By the mid-Seventies, Augustus apart, the dye was cast with our Brian portraying all manner of bearded baddies. In The Sweeney he came to a sticky end while in the gripping BBC series Survivors he was a brutal bully who runs his post-apocalyptic community his way or no way. In Blake’s 7, his megalomania extended to designs on the entire galaxy then in the convoluted Cyprus thriller The Aphrodite Inheritance he made an excellent armed brigand.  

Blessed’s physical qualities also makes for an imposing king in the traditional style. For example, he was a romping Richard IV in the original Black Adder series and the fearsome warlord Yrcanos in a 1986 Doctor Who serial, not to mention assorted Barons, Squires and Shakespearean dukes but even when he appears as himself he’s always formidable and a tad unpredictable.
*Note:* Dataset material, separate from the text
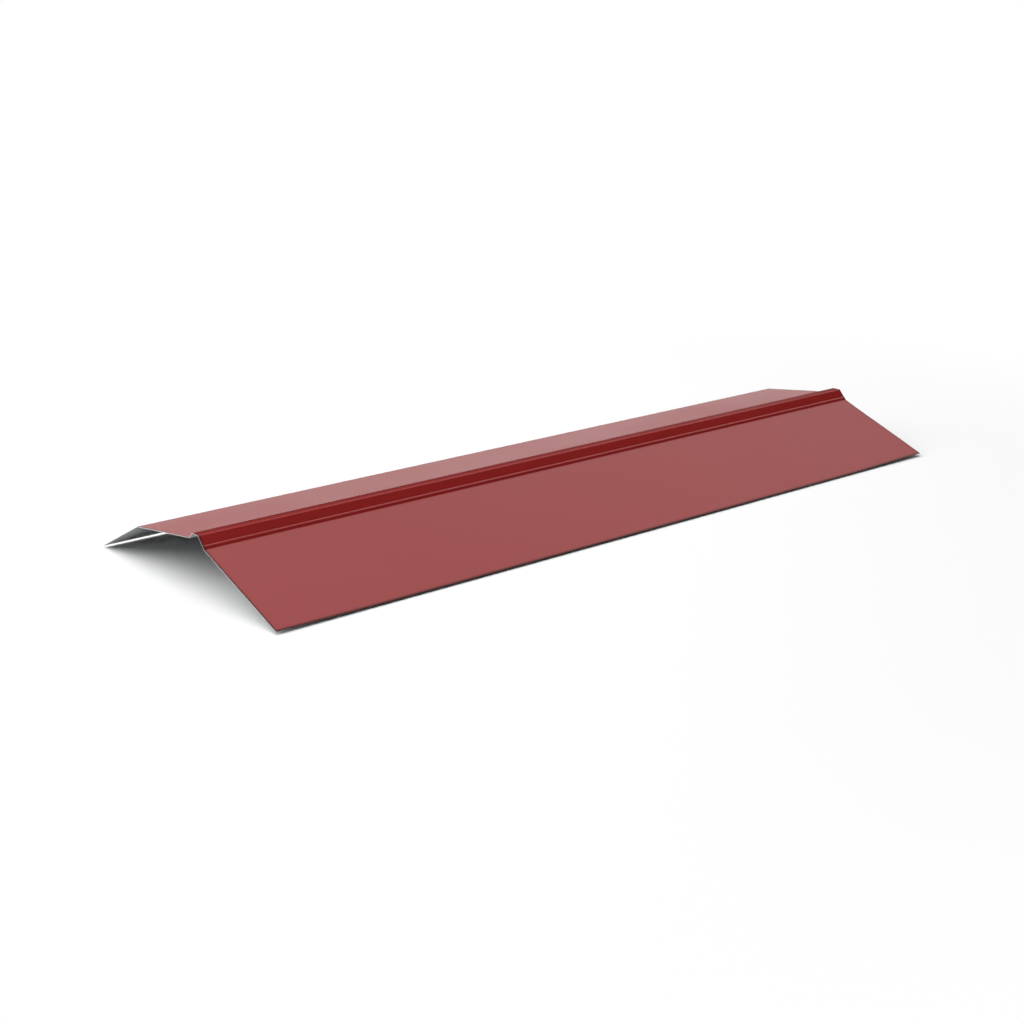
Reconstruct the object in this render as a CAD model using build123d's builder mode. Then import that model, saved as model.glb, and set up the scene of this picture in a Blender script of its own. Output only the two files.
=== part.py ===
from build123d import *
import math
import os

# Roof hip capping: one sheet of pre-painted steel, folded along its length into a raised rib between
# two unequal wings. X runs along the capping, Y across it and Z up. It lies as stored, on both long
# edges, and the origin is on the floor, under the middle of its length and of its span.

# Stock
length = 1250.0
sheet_thickness = 0.7
inner_bend_radius = 1.5
outer_bend_radius = inner_bend_radius + sheet_thickness

# Widths of the flats, measured on the painted face between the fold lines. The rib's high side ends on
# a narrow ledge, and a low steep step takes the sheet down from the ledge to the plain wing.
plain_wing_width = 171.4
foot_step_width = 4.4
foot_ledge_width = 2.1
rib_high_side_width = 14.4
rib_crown_width = 14.9
rib_low_side_width = 10.5
shallow_panel_width = 139.2

# Slopes of the flats from the horizontal, in degrees
plain_wing_slope = 21.7
foot_step_slope = 58.0
foot_ledge_slope = 25.0
rib_high_side_slope = 49.3
rib_low_side_slope = 48.0
shallow_panel_slope = 7.8
drop_panel_slope = 26.9


def across(start, width, slope):
    """The next fold line of the section, one flat further across, and higher where slope is positive."""
    angle = math.radians(slope)
    return (start[0] + width * math.cos(angle), start[1] + width * math.sin(angle))


# Both long edges are cut square to their flats, so the lower corner of each cut stands on the floor
# and the painted face starts and ends a little above it.
plain_wing_edge = (0.0, sheet_thickness * math.cos(math.radians(plain_wing_slope)))
drop_edge_height = sheet_thickness * math.cos(math.radians(drop_panel_slope))

# The fold lines on the painted face, from the plain wing's edge over the rib to the drop panel's edge
step_foot_fold = across(plain_wing_edge, plain_wing_width, plain_wing_slope)
step_top_fold = across(step_foot_fold, foot_step_width, foot_step_slope)
ledge_fold = across(step_top_fold, foot_ledge_width, foot_ledge_slope)
high_crown_fold = across(ledge_fold, rib_high_side_width, rib_high_side_slope)
low_crown_fold = across(high_crown_fold, rib_crown_width, 0.0)
rib_foot_fold = across(low_crown_fold, rib_low_side_width, -rib_low_side_slope)
wing_break_fold = across(rib_foot_fold, shallow_panel_width, -shallow_panel_slope)
drop_panel_width = (wing_break_fold[1] - drop_edge_height) / math.sin(math.radians(drop_panel_slope))
drop_panel_edge = across(wing_break_fold, drop_panel_width, -drop_panel_slope)
span = drop_panel_edge[0]

fold_lines = [
    plain_wing_edge,
    step_foot_fold,
    step_top_fold,
    ledge_fold,
    high_crown_fold,
    low_crown_fold,
    rib_foot_fold,
    wing_break_fold,
    drop_panel_edge,
]

# The painted face is inside the bend at the three valleys, and outside it at the ridges.
fold_radii = [
    inner_bend_radius,
    outer_bend_radius,
    inner_bend_radius,
    outer_bend_radius,
    outer_bend_radius,
    inner_bend_radius,
    outer_bend_radius,
]

with BuildPart() as capping_sheet:
    with BuildSketch(Plane.YZ.offset(-length / 2)) as section:
        with BuildLine(Location((-span / 2, 0))) as painted_face:
            FilletPolyline(*fold_lines, radius=fold_radii)
            offset(amount=sheet_thickness, side=Side.RIGHT)
        make_face()
    extrude(amount=length)

capping_sheet.part.label = "capping_sheet"

os.makedirs("parts", exist_ok=True)
export_step(capping_sheet.part, "parts/capping_sheet.step")

print("size", capping_sheet.part.bounding_box().size, "span", round(span, 1))
print("drop panel width", round(drop_panel_width, 1))
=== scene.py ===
"""The looks of a roof hip capping: one folded sheet of pre-painted steel, on a white studio floor.

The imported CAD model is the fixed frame. Its sheet is stood for by a sheet modelled here, which is
drawn fold by fold from the same sizes, and has its paint, its backing coat and its sheared edges as
separate finishes. Lengths are in metres, X runs along the capping, Y across it and Z up.
"""

import logging
import math
from dataclasses import dataclass, field
from enum import Enum
from typing import Callable, Mapping, Optional, Union

import bpy
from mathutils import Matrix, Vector


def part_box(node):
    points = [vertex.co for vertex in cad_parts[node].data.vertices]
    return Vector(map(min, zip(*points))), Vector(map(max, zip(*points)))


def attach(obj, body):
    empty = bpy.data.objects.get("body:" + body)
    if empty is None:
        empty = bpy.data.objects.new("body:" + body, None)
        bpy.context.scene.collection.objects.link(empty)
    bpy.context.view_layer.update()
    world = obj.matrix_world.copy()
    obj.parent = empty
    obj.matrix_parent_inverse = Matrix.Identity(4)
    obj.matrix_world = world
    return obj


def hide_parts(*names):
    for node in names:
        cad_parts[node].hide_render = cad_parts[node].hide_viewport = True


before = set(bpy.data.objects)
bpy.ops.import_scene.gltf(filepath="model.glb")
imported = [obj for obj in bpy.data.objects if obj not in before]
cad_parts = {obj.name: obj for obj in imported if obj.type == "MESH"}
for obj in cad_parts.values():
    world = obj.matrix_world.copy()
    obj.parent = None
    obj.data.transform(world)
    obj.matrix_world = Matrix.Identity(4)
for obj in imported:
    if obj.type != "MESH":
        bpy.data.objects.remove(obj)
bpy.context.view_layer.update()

MILLIMETRE = 0.001
SAME_PLACE = 0.001 * MILLIMETRE
WHITE = (1.0, 1.0, 1.0, 1.0)
BODY = "root"
CAD_NODE = "capping_sheet"

log = logging.getLogger("capping")

Socket = Union[float, int, tuple, bpy.types.NodeSocket]


def linear(hex_colour: str) -> tuple[float, float, float, float]:
    """Turns an sRGB hex colour to the linear colour that a shader takes, by the standard's own curve.

    Args:
        hex_colour: The colour as six hex digits, such as "8E2A2C".

    Returns:
        Red, green, blue and an alpha of 1, all linear.
    """
    channels = [int(hex_colour[i : i + 2], 16) / 255 for i in (0, 2, 4)]
    red, green, blue = (c / 12.92 if c <= 0.04045 else ((c + 0.055) / 1.055) ** 2.4 for c in channels)
    return red, green, blue, 1.0


def add_node(
    tree: bpy.types.NodeTree,
    kind: str,
    inputs: Optional[Mapping[Union[str, int], Socket]] = None,
    settings: Optional[Mapping[str, object]] = None,
) -> bpy.types.Node:
    """Adds a node, sets its properties, and sets or links its inputs.

    Args:
        tree: The node tree that gets the node.
        kind: The node's type, such as "ShaderNodeTexNoise".
        inputs: Input name or number to a value, or to the output socket that feeds it.
        settings: Property name to value.

    Returns:
        The new node.
    """
    node = tree.nodes.new(kind)
    for name, value in (settings or {}).items():
        setattr(node, name, value)
    for name, value in (inputs or {}).items():
        if isinstance(value, bpy.types.NodeSocket):
            tree.links.new(value, node.inputs[name])
        else:
            node.inputs[name].default_value = value
    return node


def arithmetic(tree: bpy.types.NodeTree, operation: str, *inputs: Socket) -> bpy.types.NodeSocket:
    """Adds a sum, a product or another operation on numbers.

    Args:
        tree: The node tree that gets the operation.
        operation: The Math node's name for it, such as "MAXIMUM".
        inputs: Its one or two inputs.

    Returns:
        The socket with the result.
    """
    return add_node(tree, "ShaderNodeMath", dict(enumerate(inputs)), {"operation": operation}).outputs[0]


def stretched(
    tree: bpy.types.NodeTree,
    value: bpy.types.NodeSocket,
    ends: tuple[float, float],
    results: tuple[float, float],
    curve: str = "LINEAR",
) -> bpy.types.NodeSocket:
    """Takes a value from one range to another, and holds it beyond both ends.

    Args:
        tree: The node tree that gets the node.
        value: The value.
        ends: Where its range starts and ends.
        results: What the start and the end become.
        curve: How it goes from one to the other, "LINEAR" or "SMOOTHSTEP".

    Returns:
        The socket with the result.
    """
    inputs = {
        "Value": value,
        "From Min": ends[0],
        "From Max": ends[1],
        "To Min": results[0],
        "To Max": results[1],
    }
    return add_node(tree, "ShaderNodeMapRange", inputs, {"interpolation_type": curve}).outputs["Result"]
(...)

With an infamous potty mouth the bleeping machine and editors have doubtless worked overtime after recordings of Room 101, A Question of Sport and his ‘Gotcha!’ sequence whilst being ‘pranked’ on Noel’s House Party. He certainly made an idiosyncratic presenter of Have I Got News For You?! 

Brian is also famed as a real-life adventurer. Who else would climb some of the world’s highest peaks, undergo full astronaut training in Russia and become the oldest man ever to reach the North Pole on foot. His expeditions have provided fertile ground for anecdotes on programmes including QI and The Kumars. Legend has it he even punched a polar bear on the nose. From anyone else you’d write it off as fanciful fiction but with Mr B, anything is possible.

Yet the actor can be a sensitive soul. I loved his journey back in time to discover the highs and lows experienced by his bookbinder ancestor on Who Do You Think You Are, revealing both his bombastic Yorkshire bluster and a more reflective side. Nevertheless it’s that deafening delivery which is Brian Blessed’s USP. It continues to bolster his bank balance through numerous, audioplays, computer game voicing. His Grampy Rabbit on Peppa Pig episodes is always a delight (wasted on young children!) but it’s his TV ads which always stand out. Only a few minutes ago he was urging me to buy Terry’s Chocolate Orange and his larger-than-life persona was exploited in a recent Ladbroke’s campaign. Ah, Brian Blessed: never knowingly under-voiced!